I am having trouble with a ticket I received. Here is what has happened: Last year I was ticketed for gridlock. I had my date extended to Feb 6 2006 to pay the bail amount and plead not guilty. I came one week prior to enter my plea and pay the bail. However, the clerk told me they recently had a problem with some tickets because of a database error and I could not doing anything with it. Key point: The clerk stamped my letter for proof that I was there, and she said that they would contact me so I would know when I could take care of the ticket

It has been a month later and now I received a yellow letter which states my new bail is $770! I went immediately to the courthouse to find out what the new penalty was for, they told me I have a $285 fine for failure to appear as well as a civil service fee of $300!

I have two options now. I can pay the bail immediately and the $300 civil service fee will be waived, or I can go to court and try to convince the judge of what happened. I believe if I go to court I will also have a decent chance of winning my gridlock ticket (estimating a 30% chance the policeman doesn't show up and a ~10% chance he comes and I win)

My questions:

-So far I have asked them to schedule a court date. The risk in this is I will not have a chance at waiving the $300 civil service fee, but if I do go I might be able to beat one or both tickets. Regarding the failure to appear, what do you think the judge will consider when he looks at that charge? Positives things are the stamp the clerk put on my paper to show I came a week in advance to pay the ticket, and what the clerk told me about being contacted when things were fixed (<the last part is very shaky though) On the negative side I did not come back within the week to try to pay again, or call afterwards (because I assumed they would contact me as well as the other people in the bad database)

-Also if I beat the original gridlock ticket does everything else (which stemmed from that) disappear?

Thanks
 
Last edited:


garrula lingua

Senior Member
The failure to appear stands separate from the traffic charge.
Judges usu cop an attitude towards FTAs (they are sort of contempt of Judge).
Gridlock tickets are hard to beat, also.

It's your choice.
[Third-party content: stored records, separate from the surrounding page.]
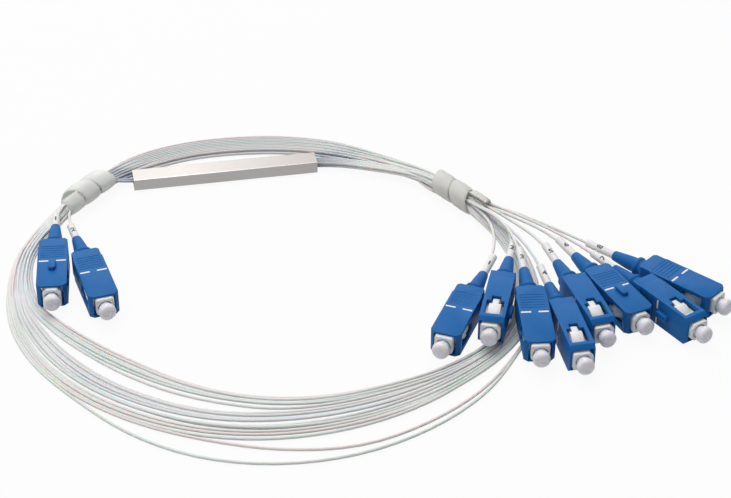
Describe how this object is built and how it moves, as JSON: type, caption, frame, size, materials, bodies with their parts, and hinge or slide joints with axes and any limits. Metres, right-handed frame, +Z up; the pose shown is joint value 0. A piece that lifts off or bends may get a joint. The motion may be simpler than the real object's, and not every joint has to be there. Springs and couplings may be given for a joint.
{
  "type": "plc fibre splitter",
  "caption": "Planar fibre splitter in a flat steel tube, with 0.9 mm pigtails coiled and wrapped, square push-pull connectors, dust caps and numbered label sleeves.",
  "frame": {"origin": "middle of the steel tube's underside", "axes": "+X along the tube towards the eight outputs, +Z up from the flat side it lies on, +Y away from the coil's middle"},
  "size_m": [0.2094, 0.1624, 0.0111],
  "materials": {
    "steel": "fine rolled sheet",
    "silicone": "matt",
    "chip_glass": "polished",
    "fibre": "satin, translucent",
    "wrap": "satin, translucent",
    "grip_blue": "fine satin moulding",
    "frame_white": "satin moulding",
    "ceramic": "polished ceramic",
    "cap_clear": "soft, translucent",
    "boot_blue": "satin",
    "sleeve_white": "matt"
  },
  "bodies": {
    "base": {"module_tube": "steel", "input_seal": "silicone", "output_seal": "silicone", "plc_chip": "chip_glass", "fibre_arrays": "chip_glass", "fibre_coil": "fibre", "left_wrap": "wrap", "right_wrap": "wrap", "boots": "boot_blue", "label_sleeves": "sleeve_white", "plug_frame_in_1": "frame_white", "plug_frame_in_2": "frame_white", "plug_frame_out_1": "frame_white", "plug_frame_out_2": "frame_white", "plug_frame_out_3": "frame_white", "plug_frame_out_4": "frame_white", "plug_frame_out_5": "frame_white", "plug_frame_out_6": "frame_white", "plug_frame_out_7": "frame_white", "plug_frame_out_8": "frame_white", "fibre_in_1": "fibre", "fibre_in_2": "fibre", "fibre_out_1": "fibre", "fibre_out_2": "fibre", "fibre_out_3": "fibre", "fibre_out_4": "fibre", "fibre_out_5": "fibre", "fibre_out_6": "fibre", "fibre_out_7": "fibre", "fibre_out_8": "fibre"},
    "grip_in_1": {"grip_in_1": "grip_blue"},
    "ferrule_in_1": {"ferrule_in_1": "ceramic"},
    "cap_in_1": {"dust_cap_in_1": "cap_clear"},
    "grip_in_2": {"grip_in_2": "grip_blue"},
    "ferrule_in_2": {"ferrule_in_2": "ceramic"},
    "cap_in_2": {"dust_cap_in_2": "cap_clear"},
    "grip_out_1": {"grip_out_1": "grip_blue"},
    "ferrule_out_1": {"ferrule_out_1": "ceramic"},
    "cap_out_1": {"dust_cap_out_1": "cap_clear"},
    "grip_out_2": {"grip_out_2": "grip_blue"},
    "ferrule_out_2": {"ferrule_out_2": "ceramic"},
    "cap_out_2": {"dust_cap_out_2": "cap_clear"},
    "grip_out_3": {"grip_out_3": "grip_blue"},
    "ferrule_out_3": {"ferrule_out_3": "ceramic"},
    "cap_out_3": {"dust_cap_out_3": "cap_clear"},
    "grip_out_4": {"grip_out_4": "grip_blue"},
    "ferrule_out_4": {"ferrule_out_4": "ceramic"},
    "cap_out_4": {"dust_cap_out_4": "cap_clear"},
    "grip_out_5": {"grip_out_5": "grip_blue"},
    "ferrule_out_5": {"ferrule_out_5": "ceramic"},
    "cap_out_5": {"dust_cap_out_5": "cap_clear"},
    "grip_out_6": {"grip_out_6": "grip_blue"},
    "ferrule_out_6": {"ferrule_out_6": "ceramic"},
    "cap_out_6": {"dust_cap_out_6": "cap_clear"},
    "grip_out_7": {"grip_out_7": "grip_blue"},
    "ferrule_out_7": {"ferrule_out_7": "ceramic"},
    "cap_out_7": {"dust_cap_out_7": "cap_clear"},
    "grip_out_8": {"grip_out_8": "grip_blue"},
    "ferrule_out_8": {"ferrule_out_8": "ceramic"},
    "cap_out_8": {"dust_cap_out_8": "cap_clear"}
  },
  "joints": [
    {"name": "grip_in_1_slide", "type": "slide", "parent": "base", "child": "grip_in_1", "axis": [0.0872, 0.9962, 0], "range_m": [0, 0.0012]},
    {"name": "ferrule_in_1_slide", "type": "slide", "parent": "base", "child": "ferrule_in_1", "axis": [0.0872, 0.9962, 0], "range_m": [0, 0.001], "stiffness_N_per_m": 600},
    {"name": "cap_in_1_pull", "type": "slide", "parent": "ferrule_in_1", "child": "cap_in_1", "axis": [-0.0872, -0.9962, 0], "range_m": [0, 0.009]},
    {"name": "grip_in_2_slide", "type": "slide", "parent": "base", "child": "grip_in_2", "axis": [-0.1564, 0.9877, 0], "range_m": [0, 0.0012]},
    {"name": "ferrule_in_2_slide", "type": "slide", "parent": "base", "child": "ferrule_in_2", "axis": [-0.1564, 0.9877, 0], "range_m": [0, 0.001], "stiffness_N_per_m": 600},
    {"name": "cap_in_2_pull", "type": "slide", "parent": "ferrule_in_2", "child": "cap_in_2", "axis": [0.1564, -0.9877, 0], "range_m": [0, 0.009]},
    {"name": "grip_out_1_slide", "type": "slide", "parent": "base", "child": "grip_out_1", "axis": [0.515, 0.8572, 0], "range_m": [0, 0.0012]},
    {"name": "ferrule_out_1_slide", "type": "slide", "parent": "base", "child": "ferrule_out_1", "axis": [0.515, 0.8572, 0], "range_m": [0, 0.001], "stiffness_N_per_m": 600},
    {"name": "cap_out_1_pull", "type": "slide", "parent": "ferrule_out_1", "child": "cap_out_1", "axis": [-0.515, -0.8572, 0], "range_m": [0, 0.009]},
    {"name": "grip_out_2_slide", "type": "slide", "parent": "base", "child": "grip_out_2", "axis": [0.3778, 0.9259, 0], "range_m": [0, 0.0012]},
    {"name": "ferrule_out_2_slide", "type": "slide", "parent": "base", "child": "ferrule_out_2", "axis": [0.3778, 0.9259, 0], "range_m": [0, 0.001], "stiffness_N_per_m": 600},
    {"name": "cap_out_2_pull", "type": "slide", "parent": "ferrule_out_2", "child": "cap_out_2", "axis": [-0.3778, -0.9259, 0], "range_m": [0, 0.009]},
    {"name": "grip_out_3_slide", "type": "slide", "parent": "base", "child": "grip_out_3", "axis": [0.1216, 0.9901, 0.0698], "range_m": [0, 0.0012]},
    {"name": "ferrule_out_3_slide", "type": "slide", "parent": "base", "child": "ferrule_out_3", "axis": [0.1216, 0.9901, 0.0698], "range_m": [0, 0.001], "stiffness_N_per_m": 600},
    {"name": "cap_out_3_pull", "type": "slide", "parent": "ferrule_out_3", "child": "cap_out_3", "axis": [-0.1216, -0.9901, -0.0698], "range_m": [0, 0.009]},
    {"name": "grip_out_4_slide", "type": "slide", "parent": "base", "child": "grip_out_4", "axis": [0, 1, 0], "range_m": [0, 0.0012]},
    {"name": "ferrule_out_4_slide", "type": "slide", "parent": "base", "child": "ferrule_out_4", "axis": [0, 1, 0], "range_m": [0, 0.001], "stiffness_N_per_m": 600},
    {"name": "cap_out_4_pull", "type": "slide", "parent": "ferrule_out_4", "child": "cap_out_4", "axis": [0, -1, 0], "range_m": [0, 0.009]},
    {"name": "grip_out_5_slide", "type": "slide", "parent": "base", "child": "grip_out_5", "axis": [-0.1045, 0.9945, 0], "range_m": [0, 0.0012]},
    {"name": "ferrule_out_5_slide", "type": "slide", "parent": "base", "child": "ferrule_out_5", "axis": [-0.1045, 0.9945, 0], "range_m": [0, 0.001], "stiffness_N_per_m": 600},
    {"name": "cap_out_5_pull", "type": "slide", "parent": "ferrule_out_5", "child": "cap_out_5", "axis": [0.1045, -0.9945, 0], "range_m": [0, 0.009]},
    {"name": "grip_out_6_slide", "type": "slide", "parent": "base", "child": "grip_out_6", "axis": [-0.2588, 0.9659, 0], "range_m": [0, 0.0012]},
    {"name": "ferrule_out_6_slide", "type": "slide", "parent": "base", "child": "ferrule_out_6", "axis": [-0.2588, 0.9659, 0], "range_m": [0, 0.001], "stiffness_N_per_m": 600},
    {"name": "cap_out_6_pull", "type": "slide", "parent": "ferrule_out_6", "child": "cap_out_6", "axis": [0.2588, -0.9659, 0], "range_m": [0, 0.009]},
    {"name": "grip_out_7_slide", "type": "slide", "parent": "base", "child": "grip_out_7", "axis": [-0.3987, 0.9171, 0], "range_m": [0, 0.0012]},
    {"name": "ferrule_out_7_slide", "type": "slide", "parent": "base", "child": "ferrule_out_7", "axis": [-0.3987, 0.9171, 0], "range_m": [0, 0.001], "stiffness_N_per_m": 600},
    {"name": "cap_out_7_pull", "type": "slide", "parent": "ferrule_out_7", "child": "cap_out_7", "axis": [0.3987, -0.9171, 0], "range_m": [0, 0.009]},
    {"name": "grip_out_8_slide", "type": "slide", "parent": "base", "child": "grip_out_8", "axis": [-0.6088, 0.7934, 0], "range_m": [0, 0.0012]},
    {"name": "ferrule_out_8_slide", "type": "slide", "parent": "base", "child": "ferrule_out_8", "axis": [-0.6088, 0.7934, 0], "range_m": [0, 0.001], "stiffness_N_per_m": 600},
    {"name": "cap_out_8_pull", "type": "slide", "parent": "ferrule_out_8", "child": "cap_out_8", "axis": [0.6088, -0.7934, 0], "range_m": [0, 0.009]}
  ]
}
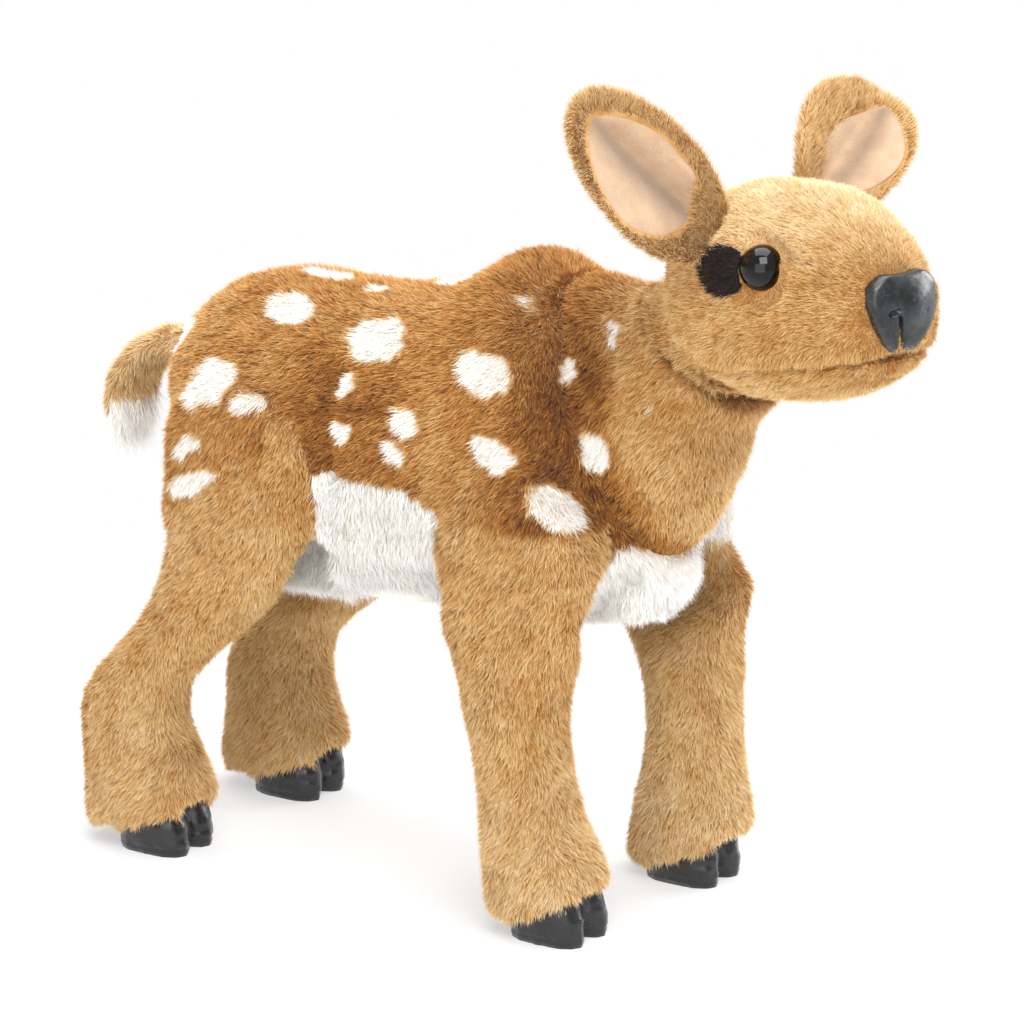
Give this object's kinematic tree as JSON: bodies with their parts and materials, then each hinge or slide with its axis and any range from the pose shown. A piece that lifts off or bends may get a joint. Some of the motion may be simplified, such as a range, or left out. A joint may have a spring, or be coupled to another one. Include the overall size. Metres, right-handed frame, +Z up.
{
  "type": "plush fawn hand puppet",
  "caption": "Standing plush fawn hand puppet with a spotted saddle, soft legs with leatherette hooves, turning head, opening mouth and a hand sleeve under the belly.",
  "frame": {"origin": "middle of the bounding box, on the floor under the hooves", "axes": "+Z up, the fawn faces -Y, +X on its left"},
  "size_m": [0.1715, 0.416, 0.3531],
  "materials": {
    "spotted_plush": "deep brown pile with white spots",
    "tan_plush": "golden tan pile",
    "white_plush": "white pile",
    "dark_plush": "dark short pile",
    "velour": "short beige velour",
    "leatherette": "satin black",
    "eye_gloss": "glossy black",
    "lining": "plain woven lining",
    "stuffing": "fibre filling",
    "washer_plastic": "plain moulded"
  },
  "bodies": {
    "torso": {"saddle_panel": "spotted_plush", "belly_panel": "white_plush", "body_stuffing": "stuffing", "hand_sleeve": "lining", "sleeve_hem": "white_plush"},
    "neck": {"neck_cover": "tan_plush", "neck_lining": "lining"},
    "head": {"head_cover": "tan_plush", "head_stuffing": "stuffing", "finger_pocket": "lining", "upper_mouth_lining": "lining", "nose": "leatherette", "eye_right": "eye_gloss", "eye_left": "eye_gloss", "eye_washer_right": "washer_plastic", "eye_washer_left": "washer_plastic", "eye_patch_right": "dark_plush", "eye_patch_left": "dark_plush"},
    "jaw": {"jaw_cover": "tan_plush", "lower_mouth_lining": "lining"},
    "ear_right_body": {"ear_right": "tan_plush", "ear_lining_right": "velour"},
    "ear_left_body": {"ear_left": "tan_plush", "ear_lining_left": "velour"},
    "tail": {"tail_top": "tan_plush", "tail_underside": "white_plush"},
    "leg_front_right_body": {"leg_front_right": "tan_plush", "leg_stuffing_front_right": "stuffing", "hoof_front_right": "leatherette"},
    "leg_front_left_body": {"leg_front_left": "tan_plush", "leg_stuffing_front_left": "stuffing", "hoof_front_left": "leatherette"},
    "leg_hind_right_body": {"leg_hind_right": "tan_plush", "leg_stuffing_hind_right": "stuffing", "hoof_hind_right": "leatherette"},
    "leg_hind_left_body": {"leg_hind_left": "tan_plush", "leg_stuffing_hind_left": "stuffing", "hoof_hind_left": "leatherette"}
  },
  "joints": [
    {"name": "neck_nod", "type": "hinge", "parent": "torso", "child": "neck", "pos_m": [-0.00054, -0.04713, 0.195], "axis": [1, 0, 0], "range_deg": [-12, 25], "stiffness_Nm_per_rad": 1.5},
    {"name": "head_turn", "type": "hinge", "parent": "neck", "child": "head", "pos_m": [-0.00054, -0.09913, 0.234], "axis": [0, -0.5707, 0.8211], "range_deg": [-25, 25], "stiffness_Nm_per_rad": 0.6},
    {"name": "jaw_open", "type": "hinge", "parent": "head", "child": "jaw", "pos_m": [-0.01102, -0.12066, 0.229], "axis": [0.9613, -0.2756, 0], "range_deg": [0, 25], "stiffness_Nm_per_rad": 0.15},
    {"name": "ear_right_fold", "type": "hinge", "parent": "head", "child": "ear_right_body", "pos_m": [-0.04192, -0.11596, 0.293], "axis": [0.8628, -0.0713, 0.5005], "range_deg": [-20, 20], "stiffness_Nm_per_rad": 0.05},
    {"name": "ear_left_fold", "type": "hinge", "parent": "head", "child": "ear_left_body", "pos_m": [0.01768, -0.13305, 0.293], "axis": [0.3562, -0.8699, -0.3411], "range_deg": [-20, 20], "stiffness_Nm_per_rad": 0.05},
    {"name": "tail_lift", "type": "hinge", "parent": "torso", "child": "tail", "pos_m": [-0.00054, 0.15687, 0.203], "axis": [1, 0, 0], "range_deg": [0, 60], "stiffness_Nm_per_rad": 0.05},
    {"name": "leg_front_right_swing", "type": "hinge", "parent": "torso", "child": "leg_front_right_body", "pos_m": [-0.00054, -0.03913, 0.152], "axis": [1, 0, 0], "range_deg": [-20, 20], "stiffness_Nm_per_rad": 1},
    {"name": "leg_front_left_swing", "type": "hinge", "parent": "torso", "child": "leg_front_left_body", "pos_m": [-0.00054, -0.03913, 0.152], "axis": [1, 0, 0], "range_deg": [-20, 20], "stiffness_Nm_per_rad": 1},
    {"name": "leg_hind_right_swing", "type": "hinge", "parent": "torso", "child": "leg_hind_right_body", "pos_m": [-0.00054, 0.09987, 0.165], "axis": [1, 0, 0], "range_deg": [-20, 20], "stiffness_Nm_per_rad": 1},
    {"name": "leg_hind_left_swing", "type": "hinge", "parent": "torso", "child": "leg_hind_left_body", "pos_m": [-0.00054, 0.09987, 0.165], "axis": [1, 0, 0], "range_deg": [-20, 20], "stiffness_Nm_per_rad": 1}
  ]
}
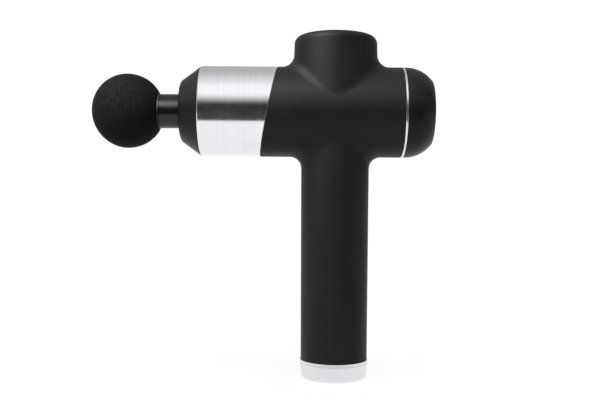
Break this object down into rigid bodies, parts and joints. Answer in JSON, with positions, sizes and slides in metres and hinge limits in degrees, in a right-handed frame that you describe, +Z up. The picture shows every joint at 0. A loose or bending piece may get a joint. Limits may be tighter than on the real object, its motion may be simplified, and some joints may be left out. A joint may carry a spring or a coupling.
{
  "type": "massage gun",
  "caption": "Cordless percussion massage gun with a round foam head on a reciprocating shaft, a metal front sleeve, a motor bump and an upright battery handle.",
  "frame": {"origin": "centre of the flat underside of the base, on the handle's axis", "axes": "+Z up along the handle, -X towards the massage head along the barrel, +Y to the right side seen from behind"},
  "size_m": [0.2274, 0.0602, 0.2275],
  "materials": {
    "soft_black": "matte",
    "cap_black": "satin",
    "sleeve_aluminium": "satin",
    "trim_silver": "satin",
    "foam_black": "matte",
    "core_black": "satin",
    "seal_rubber": "matte",
    "shaft_gunmetal": "satin",
    "frame_aluminium": "satin",
    "bright_steel": "satin",
    "dark_screw": "satin",
    "bell_black": "satin",
    "magnet_grey": "satin",
    "lamination": "satin",
    "copper_wire": "satin",
    "bush_plastic": "satin",
    "board_green": "satin",
    "chip_black": "satin",
    "lens_black": "gloss",
    "key_grey": "satin",
    "lamp_white": "gloss",
    "cell_wrap": "satin",
    "strap_nickel": "satin",
    "holder_black": "matte",
    "pad_grey": "matte",
    "lead_red": "satin",
    "lead_black": "satin",
    "socket_black": "satin",
    "contact_brass": "satin",
    "rocker_black": "satin"
  },
  "bodies": {
    "gun": {"housing_left": "soft_black", "housing_right": "soft_black", "housing_screws": "dark_screw", "front_sleeve": "sleeve_aluminium", "nose_cap": "cap_black", "shaft_seal": "seal_rubber", "drive_frame": "frame_aluminium", "guide_bushes": "bush_plastic", "damping_rings": "seal_rubber", "motor_base": "frame_aluminium", "motor_bearings": "bright_steel", "motor_screws": "dark_screw", "stator_core": "lamination", "stator_windings": "copper_wire", "motor_leads": "lead_black", "rear_ring": "trim_silver", "rear_cap": "cap_black", "cap_screws": "dark_screw", "control_lens": "lens_black", "display_board": "board_green", "display_leds": "lamp_white", "key_switches": "chip_black", "display_cable": "bush_plastic", "controller_board": "board_green", "controller_parts": "chip_black", "board_screws": "bright_steel", "battery_cells": "cell_wrap", "cell_holders": "holder_black", "cell_straps": "strap_nickel", "battery_pad": "pad_grey", "battery_board": "board_green", "battery_chips": "chip_black", "battery_lead": "lead_red", "charge_lead": "lead_black", "base_cap": "trim_silver", "base_ring": "trim_silver", "base_screws": "dark_screw", "charge_socket": "socket_black", "socket_pin": "contact_brass", "switch_frame": "socket_black"},
    "crank": {"rotor_bell": "bell_black", "rotor_magnets": "magnet_grey", "motor_shaft": "bright_steel", "shaft_clip": "bright_steel", "crank_wheel": "bright_steel", "crank_pin": "bright_steel", "crank_bearing": "bright_steel", "pin_clip": "bright_steel"},
    "piston": {"piston_shaft": "shaft_gunmetal", "yoke": "frame_aluminium", "cross_pin": "bright_steel"},
    "head": {"massage_ball": "foam_black", "head_core": "core_black", "head_rings": "seal_rubber"},
    "power_button": {"power_key": "key_grey"},
    "plus_button": {"plus_key": "key_grey"},
    "minus_button": {"minus_key": "key_grey"},
    "rocker": {"power_rocker": "rocker_black"}
  },
  "joints": [
    {"name": "crank_turn", "type": "hinge", "parent": "gun", "child": "crank", "pos_m": [0, 0, 0.185], "axis": [0, 0, 1], "range_deg": [-90, 90]},
    {"name": "piston_stroke", "type": "slide", "parent": "gun", "child": "piston", "axis": [1, 0, 0], "range_m": [-0.006, 0.006]},
    {"name": "head_pull", "type": "slide", "parent": "piston", "child": "head", "axis": [-1, 0, 0], "range_m": [0, 0.04]},
    {"name": "power_press", "type": "slide", "parent": "gun", "child": "power_button", "axis": [-1, 0, 0], "range_m": [0, 0.0006], "stiffness_N_per_m": 400},
    {"name": "plus_press", "type": "slide", "parent": "gun", "child": "plus_button", "axis": [-1, 0, 0], "range_m": [0, 0.0006], "stiffness_N_per_m": 400},
    {"name": "minus_press", "type": "slide", "parent": "gun", "child": "minus_button", "axis": [-1, 0, 0], "range_m": [0, 0.0006], "stiffness_N_per_m": 400},
    {"name": "rocker_tilt", "type": "hinge", "parent": "gun", "child": "rocker", "pos_m": [0.0092, 0, 0.0042], "axis": [0, 1, 0], "range_deg": [-14, 0]}
  ],
  "couplings": [
    {"joint": "piston_stroke", "follows": "crank_turn", "m_per_rad": 0.003819}
  ]
}
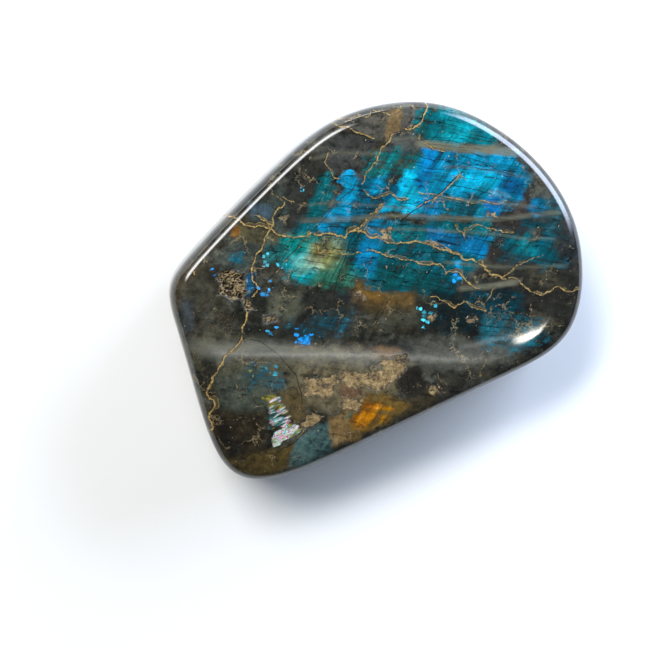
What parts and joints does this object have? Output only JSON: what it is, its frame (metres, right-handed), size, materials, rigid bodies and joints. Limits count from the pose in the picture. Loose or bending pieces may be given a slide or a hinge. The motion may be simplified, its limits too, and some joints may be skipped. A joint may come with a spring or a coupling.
{
  "type": "polished labradorite freeform",
  "caption": "Palm-sized polished slab of labradorite with a flat back, a gently domed front and rounded edges, for display or to hold.",
  "frame": {"origin": "centre of the bounding box's underside, on the surface that the stone lies on", "axes": "+Z out of the polished front, +X along the straight sawn edge, which is the longest way across, +Y away from that edge"},
  "size_m": [0.1, 0.072, 0.023],
  "materials": {
    "polished_labradorite": "polished, dark grey-green with a blue and gold flash and tan veins"
  },
  "bodies": {
    "root": {"labradorite": "polished_labradorite"}
  },
  "joints": []
}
Maybe you'll get a good Judge; maybe the cop won't show, but the FTA can be a misdemeanor (VC40508(a)) & the Judge can hammer you on that (all a Judge has to do is take judicial notice of the non-appearance, or put the clerk on the stand & have her confirm you did not check in on the appearance date. A prior appearance doesn't really cure the FTA on the court date.)

Personally, I'd appear, ask to explain the FTA, try to get the civil assessment dropped & plead guilty & ask for traffic school. But maybe you'll do better fighting the ticket, if allowed (most courts I know won't allow a trial after a FTA).
Either way you go, you want to resolve that situation quickly. There is probably a warrant out for the FTA.
 

Alpha13

Member
Personally, I'd appear, ask to explain the FTA, try to get the civil assessment dropped & plead guilty & ask for traffic school. But maybe you'll do better fighting the ticket,
The problem is I can only have the $300 civil assessment waived if I pay by friday, which I won't get the chance to if I go to court. It sounds like you are implying that the judge may be able to drop the civil assessment also, is this true?

When you suggest pleading guilty is this for the FTA or the gridlock? If for the gridlock, what benefit is there to pleading guilty? (could I ask for traffic school if I lost anyways? Does the fine increase?) I know the odds are against me beating the gridlock ticket so I would rather go whatever is the cheapest way instead of try to beat it. About the FTA, I really want to fight it because I feel it was the court's fault, but I don't think my case is strong.